The idea on which this ballad is founded is current in the songs of several countries of Europe. It has always been a favorite ballad in England, and the music to which it is commonly sung is still preserved.

LATE BALLADS

LORD ULLIN'S DAUGHTER
(Page 20)

Though this is a ballad written in modern times, it is singularly true to the spirit of the old ballad literature. Its strong sense of "action," its rapid movement, its direct simple phrasing, its sole concern with telling the story, not interpreting it or commenting on it, these things it has in common with the ballads of old England. Are there any qualities that mark it as nevertheless a modern ballad?

LADY CLARE
(Page 22)

Although there is no attempt here to imitate the characteristic subject-matter of the old ballads, it is easy to find resemblances in the simple directness of treatment and style.

LUCY GRAY
(Page 25)

"Written at Goslar, in Germany, in 1799. It was founded on a circumstance told me by my sister, of a little girl who not far from Halifax, in Yorkshire, was bewildered in a snow-storm. Her footsteps were tracked by her parents to the middle of a lock of a canal, and no other vestige of her, backward or forward, could be traced."-Wordsworth's note.

THE WRECK OF THE HESPERUS

(Page 27)

Longfellow writes in his diary of how he wrote the ballad on the "Wreck of the Hesperus, on the reef of Norman's Woe, in the great storm of a fortnight ago." He says: "I sat till twelve o'clock by my fire smoking, when suddenly it came into my mind to write the Ballad of the Schooner Hes perus; which I accordingly did. Then I went to bed, but could not sleep. New thoughts were running in my mind, and I got up to add them to the ballad. It was three by the clock. I then went to bed and fell asleep. I feel pleased with the ballad. It hardly cost me an effort. It did not come into my mind by lines, but by stanzas."

LA BELLE DAME SANS MERCI
(Page 30)

The idea of the poem seems to have been suggested by the name of an old translation that Keats had run across in his reading. But it was the name only that attracted Keats, for the older poem has nothing in common with his. It is not a poem to analyze in a search for "meaning," but one to read again and again for the haunting weirdness of its tone.

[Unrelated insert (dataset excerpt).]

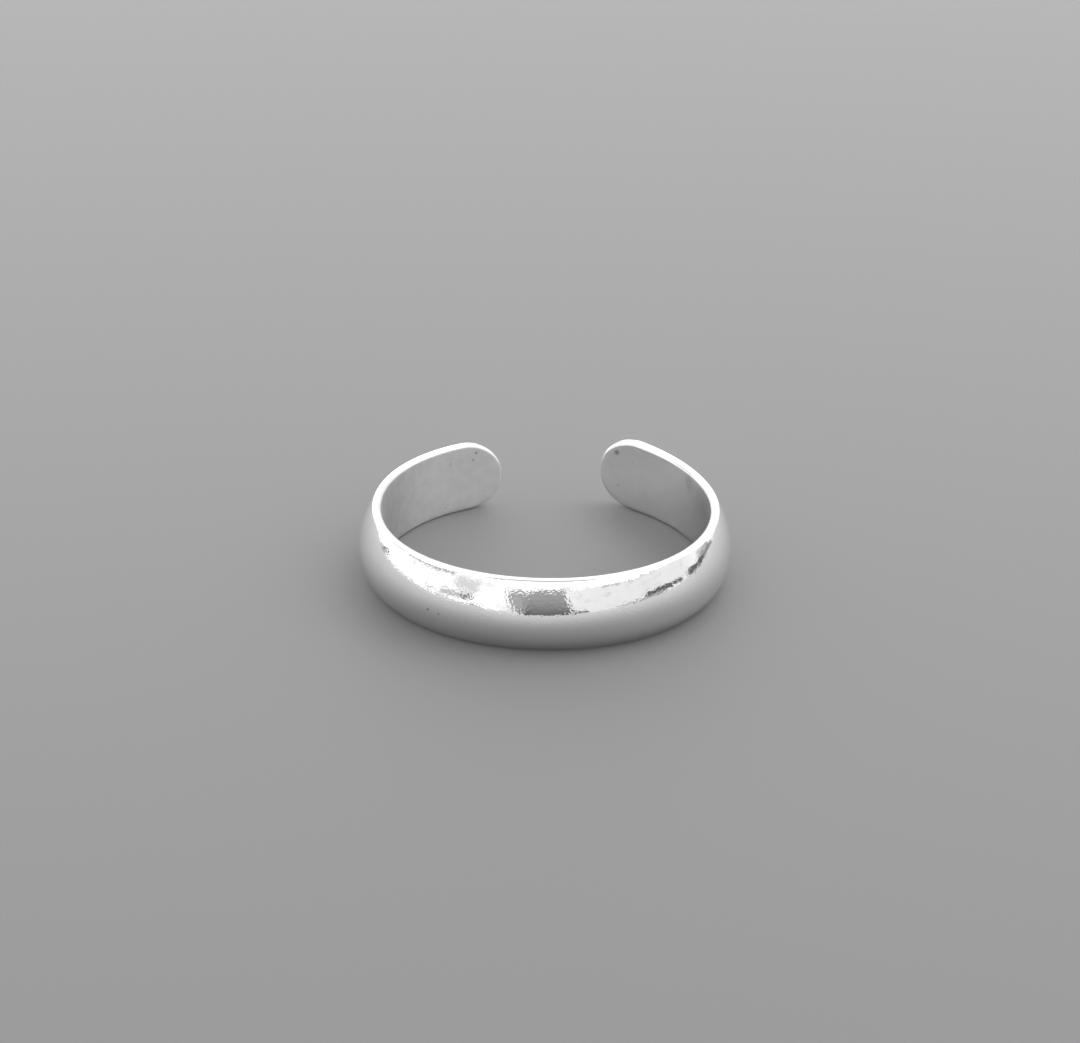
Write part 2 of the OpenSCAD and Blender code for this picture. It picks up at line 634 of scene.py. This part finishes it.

EARL MARCH LOOK'D ON HIS DYING CHILD

(Page 32)

This is one of the most condensed stories to be found in our literature. Note how much is told and implied in the first stanza alone, and then observe how much of the subsequent story is read between the lines of condensed, rapid action.

THE PRIDE OF YOUTH
(Page 32)

One of Madge Wildfire's songs in the Heart of Midlothian. Of this song Palgrave says: Scott has given us nothing more complete and lovely than this little song, which unites simplicity and dramatic power to a wild-wood music of the rarest quality. No moral is drawn, far less any conscious analysis of feeling attempted:-the pathetic meaning

is left to be suggested by the mere presentment of the situation."

ROSABELLE
(Page 33)

The ballad sung by Harold in the sixth canto of The Lay of the Last Minstrel. The superstitious premonitions of danger are familiar features of old ballad literature, but through the poem, and especially in the descriptive stanzas near the end, there is a quality of diction and meter that marks the modern artist. In stanza three, inch is a Scotch word for "island." The game referred to in the sixth stanza is of course that of catching a suspended ring upon the sword-point as one rides by at full gallop.

SHORT NARRATIVE POEMS

LOVE
(Page 36)

This poem, with a few stanzas added at beginning and end, and with a few changes, was first published as the Introduction of a longer poem, begun but never completed, that was to be entitled The Ballad of the Dark Ladie.

HOW THEY BROUGHT THE GOOD NEWS FROM GHENT TO AIX (Page 42)

The sense of galloping speed that this poem produces is due not alone to the strong anapestic meter, but to an impression of the landscape, which comes in a series of rapidly flashed pictures, as they would be seen by a preoccupied rider from the back of a fast moving horse. The poem has no historical foundation: Browning wrote it, as he says, "under the bulwark of a vessel, off the African coast, after I had been at sea long enough to appreciate even the fancy of a gallop on the back of a certain good horse, 'York,' then in my stable at home."